Friday, October 23, 2009

Wallace Stevens and Robert Bly

"The poet, Stevens emphasizes, is the servant of reality. The earlier romantics elevated imagination to a noble and central role in poetics; but for Stevens it is the means by which the poet maintains composure in the face of the bright light, the enormous pressure, of the real. The imagination functions as a sense of humor might function to keep a servant from despair. By mediating between reality and desire, the imagination makes poetry possible, but it also prevents the light of the sun from simplifying or occluding reality.
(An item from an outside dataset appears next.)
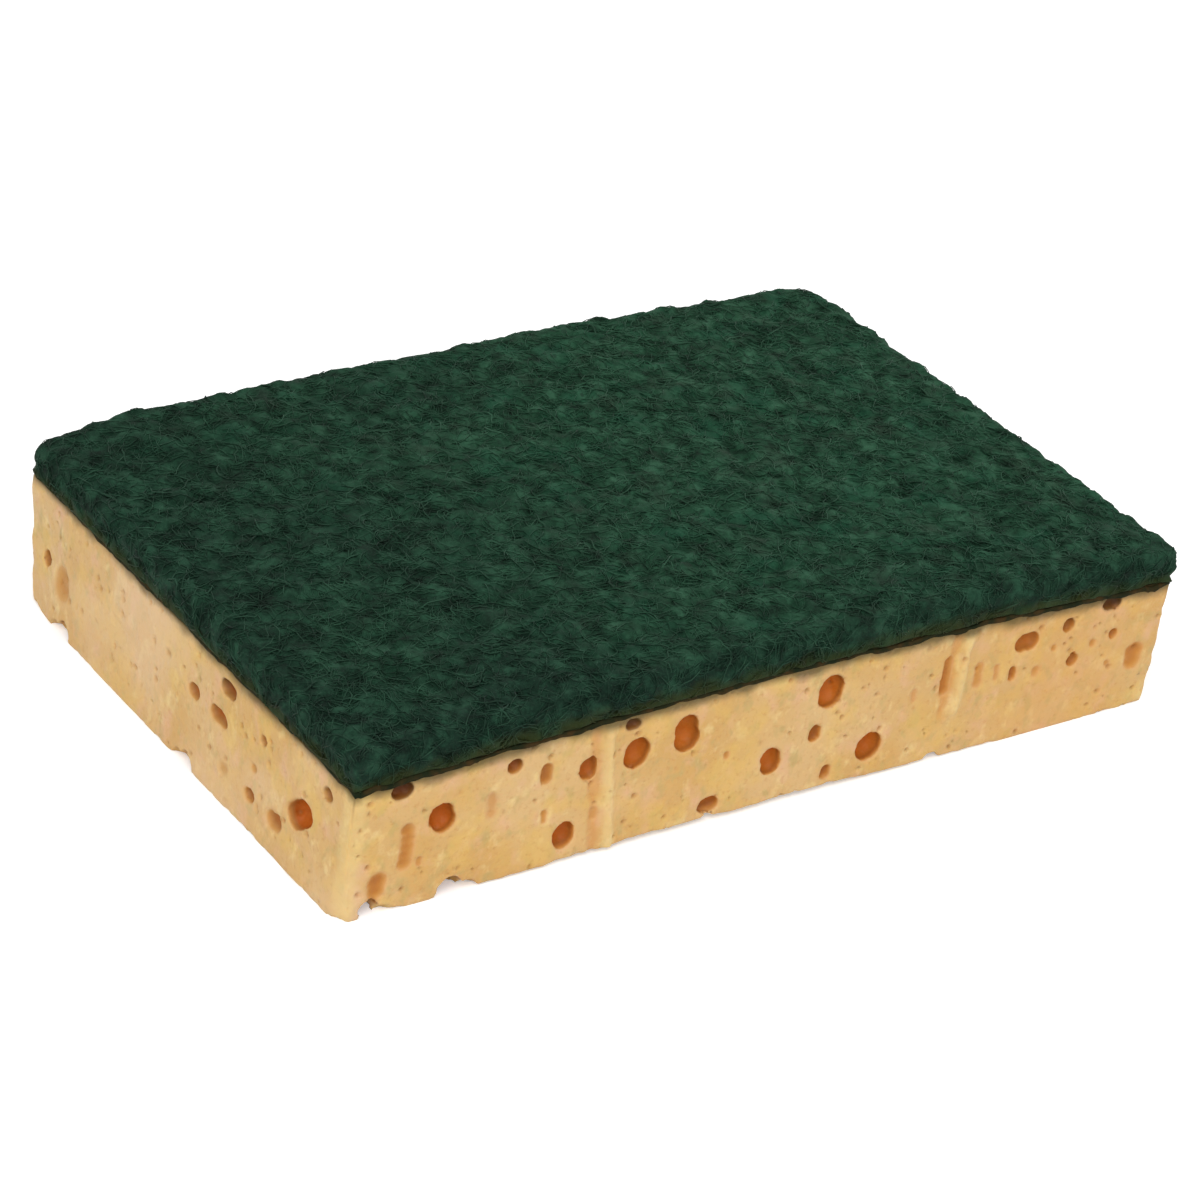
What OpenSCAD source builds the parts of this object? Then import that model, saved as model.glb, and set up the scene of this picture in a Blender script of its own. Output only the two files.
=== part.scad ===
// Cleaning sponge: a block of open-pored foam with a non-woven scouring pad bonded over its upper side.
// Millimetres, +Z up. X runs along the long front edge and Y from the front to the back.
// The origin is at the middle of the base, on the surface that the sponge lies on.

/* [Block] */
// Length of the foam block, along X
block_len = 150; // [120:5:190]
// Width of the foam block, along Y
block_wid = 100; // [80:2:130]
// Height of the foam at its two ends
foam_h = 21.8; // [18:0.2:32]
// Rise of the upper side from the ends to mid length
crown = 2; // [0.5:0.1:4]
// How far both ends lean: the foot of each lies so far to the left of its upper edge
end_lean = 1.2; // [0.4:0.2:4]

/* [Worn corners] */
// Reach of the worn near corner along the front, at the base
worn_front = 2; // [0.5:0.5:6]
// Reach of the worn near corner along the left end, at the base
worn_left = 3.5; // [1:0.5:8]
// Height at which the worn near and far edges run out, as a share of the foam's height
worn_top = 0.9; // [0.5:0.05:0.98]
// Reach of the worn far corner of the left end, along that end
foot_wear_y = 5; // [2:0.5:8]
// Height of the worn far corner of the left end
foot_wear_z = 1.8; // [0.6:0.2:4]
// Reach of the worn far edge of the left end along the back, at the base
far_wear_x = 2; // [0.5:0.5:6]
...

The servant, not the master, understands the dichotomy of "Lights masculine and lights feminine," and understands that the purple that envelops Hartford is the light of the sun translated (as through a prism) by his imagination to represent his desire for the feminine, while the "heroic attitudes" embody his vision of the masculine."

 Wallace Stevens in Connecticut, by William Doreski. Questiaschool.com. Oct. 2009

I may not be a perfect poet, but I am the perfect servant. 

It was my good fortune to have found a copy of Robert Bly's The Man in the Black Coat Turns at a used book store a few months ago. The merchant had commented that the book had only just come in and been shelved that morning.  I decided to purchase the book when I opened to this poem:

Snowbanks North of the House

Those great sweeps of snow that stop suddenly six
            feet from the house...
Thoughts that go so far.
The boy gets out of high school and reads no more 
           books;
the son stops calling home.
The mother puts down her rolling pin and bakes no 
           more bread.
And the wife looks at her husband one night at a
           party, and loves him no more.
The energy leaves the wine, and the minister falls
           leaving the church.
It will not come closer--
the one inside moves back, and the hands touch
           nothing, and are safe.


The father grieves for his son, and will not leave the 
           room where the coffin stands,
He turns away from his wife, and she sleeps alone.

And the sea lifts and falls all night, the moon goes on
           through the unattached heavens alone. 
The toe of the shoe pivots
in the dust...
And the man in the black coat turns, and goes back
              down the hill.
No one knows why he came, or why he turned away,
               and did not climb the hill.        



I wonder of this is where the Little River Band found inspiration for their song "Man in Black"? Great song; great poem.

Tuesday, October 13, 2009

from Going On

These are the days of horrible headlines,
Bomb Blast Atrocity, Leak From Reactor,
Soccer Fans Run Amok, Middle East Blood Bath,
PC Knocks Prisoner's Eye Out In Charge Room.

Outside, the newsvendors ululate. Inside,
lovers seek refuge in succulent plump flesh,
booze themselves innocent of the whole shit-works.
Why has the gentleman fallen face-forward
into his buttered asparagus, Garcon?
He and his girlfriend have already drunk two
bottles of Bollinger and they were half-tight
when they arrived at the pace half-an-hour since.
Waiters man-handle the gentleman upright,
aim him (with smirks at the lady) towards his
quails (which he misses and slumps in the gravy-
baying, the while, for "Encore du Savigny")
He is supplied with the beaune, which he noses,
quafs deeply, relishes...sinks to the gingham
where he reposes susurrantly. There is
'63 Sandeman fetched to revive him.
Chin on the Pont L'Eveque, elbow in ash-tray,
as from the Book of the Dead, he produces
incomprehensible hieroglyphics, bidding
Access surrender the price of his coma
unto the restaurateur, kindly and patient.
These are the days of the National Health Cuts,
days of the end of innocent liver;
they have to pay for it privately, who would seek anesthetic.